Yelp is great for finding rare gems and sorting out established places.

However, like I find for most movie reviews, professional reviewers really only work for me if the reviewer has similar tastes and opinions...but at the same time a lack of bias. For instance, it's clear to everyone that the michelin people have a penchant and bias for french cuisine (not complaining, it's my favorite too, but let's mix it up a little bit)

Posted

There has been some criticism of Yelp lately for "pay to play" practices. It has been reported that restaurants that advertise on the site are able to get negative reviews deleted and to highlight positive reviews at the top of the list, regardless of chronological order.

I find the site helpful but I, too, take it with a grain of salt.

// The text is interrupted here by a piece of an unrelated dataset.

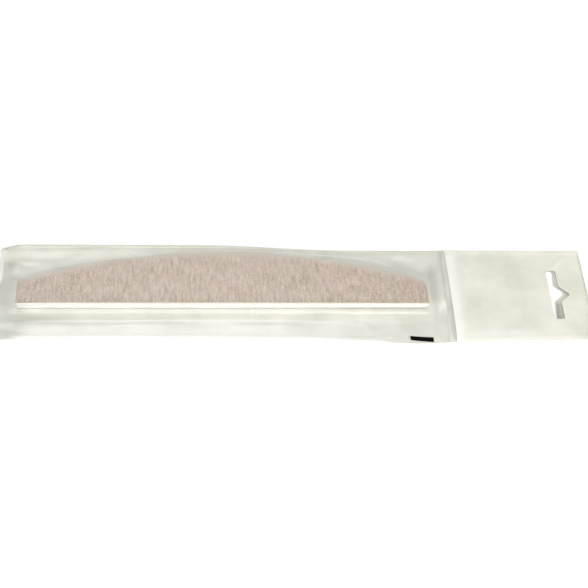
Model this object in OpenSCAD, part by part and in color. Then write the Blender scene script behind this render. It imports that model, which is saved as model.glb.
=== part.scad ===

I would add, however, that this site used to offer a lot more guidance on restaurants prior to the arrival of Yelp.

Posted

There has been some criticism of Yelp lately for "pay to play" practices. It has been reported that restaurants that advertise on the site are able to get negative reviews deleted and to highlight positive reviews at the top of the list, regardless of chronological order.

A lawsuit has been filed against Yelp for these practices, although it's not on behalf of a restaurant. Here's one account.

I personally take Yelp about as seriously as I take Zagat, which is to say that it's a good way to get a restaurant's address and phone number.

Posted

My opinion is that Yelp shouldn't be ignored, but it shouldn't be taken as word either. When I use the site, I look for trends throughout the reviews. Do a high percentage of the posters report poor service? Do several of them complain about a noisy atmosphere? Does the kitchen misfire frequently? If so, it may be enough to sway me from paying the bar/restaurant a visit.

But if the one star review comes from someone who complained that the waiter didn't refill her drink a third time, or thought her chicken fingers "weren't tasty enough," I'm going to pass it over.

So far, this approach has suited me well.